Stories about record low admit rates illustrate a fundamental dilemma within journalism. Should journalists tell the public what they want to hear or what they need to know?

What’s missing in the “record low admit rate” stories is context. Some of that context can be found in a new analysis from the Pew Research Center.

The Pew study uses U.S. Department of Education data that shows that only 17 of the 1,364 four-year colleges and universities examined admit fewer than 10 percent of applicants. Another 29 colleges admit between 10 and 20 percent. That’s just more than 3 percent of four-year colleges and universities. By contrast, more than 80 percent of colleges admit more than half their applicants, and more than half admit more than two-thirds of those who apply.

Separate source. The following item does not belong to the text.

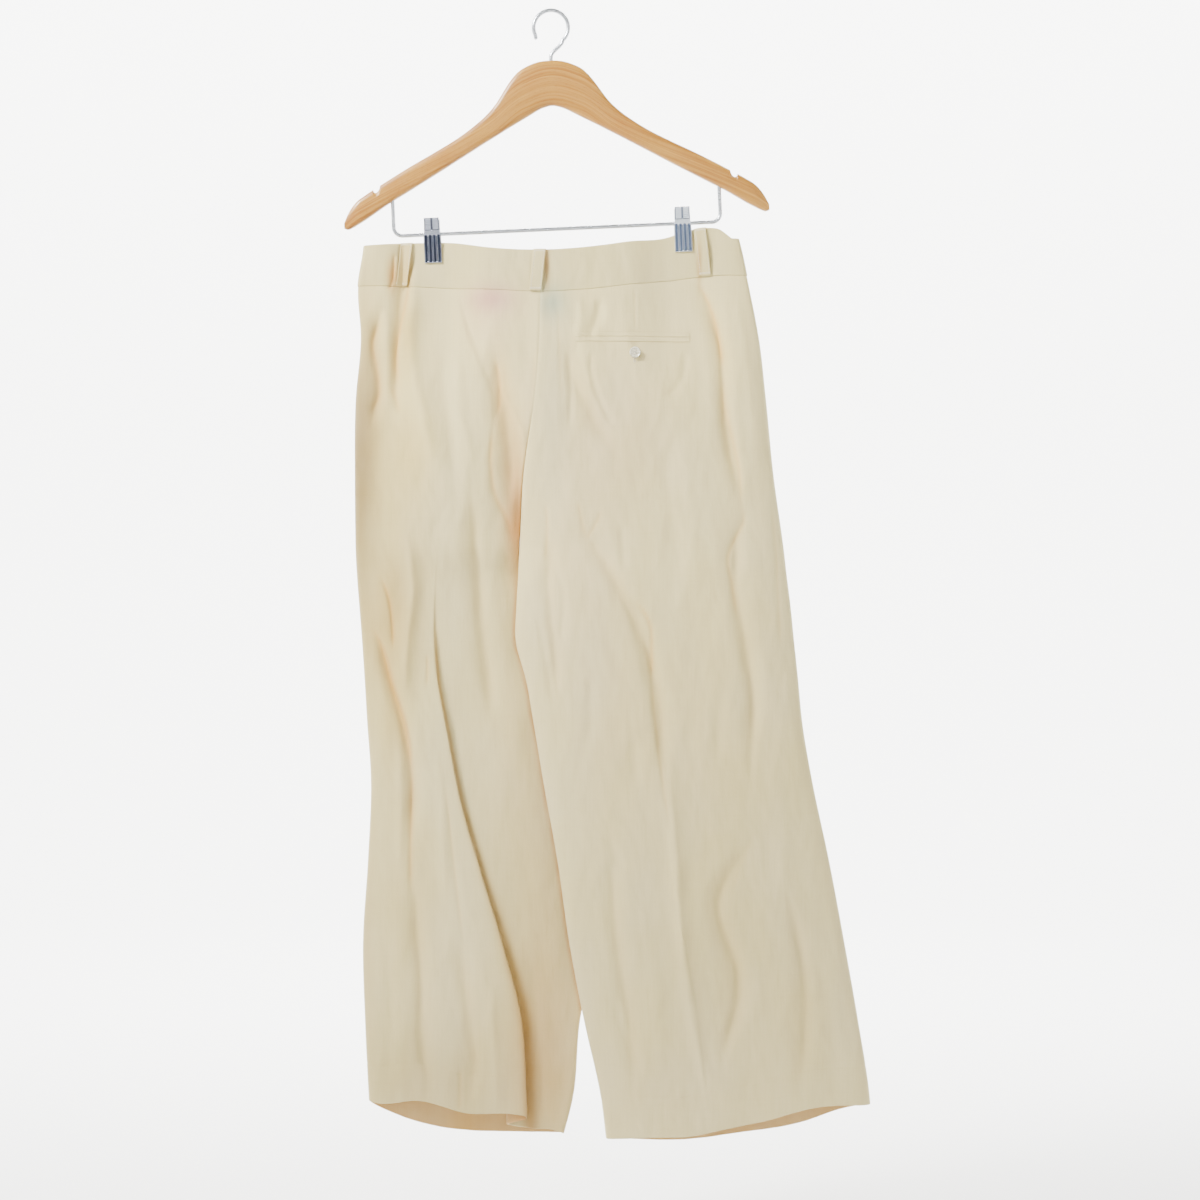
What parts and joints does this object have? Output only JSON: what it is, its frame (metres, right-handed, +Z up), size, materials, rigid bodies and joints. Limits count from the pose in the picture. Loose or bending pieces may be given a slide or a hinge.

So is admission to college becoming more difficult? The best answer to that question is “It depends.” In the college admission world, as in the larger world, there is an increasing gap between rich and poor. The wealthiest, most selective colleges are experiencing record application numbers and record low admit rates, but focusing on that story misses the broader narrative that most colleges are admitting almost any qualified applicant.

There are far more highly selective colleges than used to be the case. Twenty-five years ago, there were four colleges or universities admitting fewer than 20 percent, and now there are 10 times as many. Many of the colleges that have most lowered admit rates during that time are private, urban universities like Vanderbilt University, New York University and Washington University in St. Louis.

The Pew analysis suggests that over the past 15 years, admission rates have dropped 10 percent or more at just under half the institutions studied. The drop in admit rates is driven largely by the fact that students are applying to more colleges, probably in response to articles about how hard it is to get in to college. In 2002 the average student submitted four applications; in 2017 that number was closer to seven. The Pew study dismisses the commonly held belief that the Common Application is responsible for increasing application numbers, finding no difference in growth rates between colleges that use the Common App and those who don’t.

The ongoing saga of the Operation Varsity Blues scandal will offer plenty of opportunities for postmortem opinions on what went wrong and what it means. I have done and will likely do my share, but I also hope we can focus less on the spectacle of Hollywood celebrities in federal court and more on the truth about college admission reflected in the Pew analysis.